There is so much to like here.  The structure is pretty well-worn, but that’s OK — there is a reason why classics are classics.  This basically is the same genie/devil wish-and-consequence seen since The Monkey’s Paw.  In fact, a month ago we just had the same concept on TZ with a Leprechaun.  The 15 minute segment was well-constructed to work in minor changes in the timelines and interweave the characters.

I guess my only complaint is the score.  It is not unusual for the overly-syruppy scores the undermine TZ segments.  I am just baffled by how this was allowed.  I know they were going for a kindler, gentler, not-your-father’s TZ — misguidedly, in my opinion — but at least the sappy music often accompanies a sappy scene.  Here, it just made no sense.  I’m not going back to check, but it seems to me the most effective scenes in this segment were the ones played with no score.  The occasional heavenly choir bit worked, so I am not advocating silence.  Just don’t have the score at odds with the tone of the scene.

Just the slightest dark edge could have made this great.


  • [1] She wasn’t wearing pants, but I couldn’t think of another way to say it.  See, like she was urinating in the P section.  Just urinating and urinating and urinating.
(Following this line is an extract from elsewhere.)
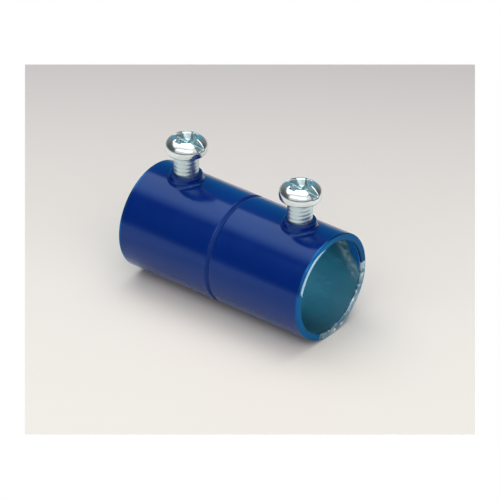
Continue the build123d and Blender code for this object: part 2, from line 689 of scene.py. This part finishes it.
def head_distance(reach, height, head_radius):
    """Distance outside the turned head, at a reach from its axis and a height over its seat."""
    above = height - head_rim_height
    scaled = np.sqrt((reach / head_radius) ** 2 + (above / head_dome_height) ** 2)
    steepness = np.sqrt((reach / head_radius**2) ** 2 + (above / head_dome_height**2) ** 2)
    dome = scaled * (scaled - 1) / np.maximum(steepness, tiny)
    swell = head_radius - head_base_radius
    fall = np.clip(-above / head_rim_height, 0, 1)
    flank = reach - (head_base_radius + swell * np.sqrt(1 - fall**2))
    side = np.where(above > 0, dome, flank)
    return soft_max(side, -height, seat_edge)


def recess_distance(x, y, depth):
    """Distance outside the slot, cross and core, at a place on the head and a depth under its top."""
    along = x * math.cos(slot_turn) + y * math.sin(slot_turn)
    across = y * math.cos(slot_turn) - x * math.sin(slot_turn)
    narrowing = depth * math.tan(cross_taper)
    slot = soft_max(np.abs(across) - slot_half_width, depth - slot_depth, soft_edge)
    slope = np.hypot(x, y) - (core_radius - depth * math.tan(core_taper))
    core = soft_max(slope * math.cos(core_taper), depth - core_depth, soft_edge)
    found = soft_min(slot, core, soft_edge)
    for long_way, short_way in ((along, across), (across, along)):
        sides = soft_max(
            np.abs(long_way) - (cross_half_span - narrowing),
            np.abs(short_way) - (cross_half_width - narrowing),
            soft_edge,
        )
        arm = soft_max(sides, depth - cross_depth, soft_edge)
        found = soft_min(found, arm, soft_edge / 2)
    return found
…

Cuz it’s the P section.  Where Pendleton would be.
  • [2] The actress is 41.  F’in actors, man.
  • [3] C’mon this was already being mocked in 1980.
  • Classic TZ Legacy:  Take yer pick of genie and time-travel episodes.
  • Written by Anne Collins who also wrote the dreadful Ye Gods.  I’m willing to bet that one also had the pixie dust flourish.  She has a huge resume; maybe she is just not getting a fair shake on TZ.
  • Skipped Segment:  Take My Life . . . Please.  I like the premise, but it was just about unwatchable.  Many others seem to like it, so maybe I will get up on the wrong side of the bed in a couple of hours.
  • Skipped Segment:  Devil’s Alphabet.  No one seems to like this one.  The whole time, I kept thinking it seemed like a segment that could have easily fit in on Night Gallery.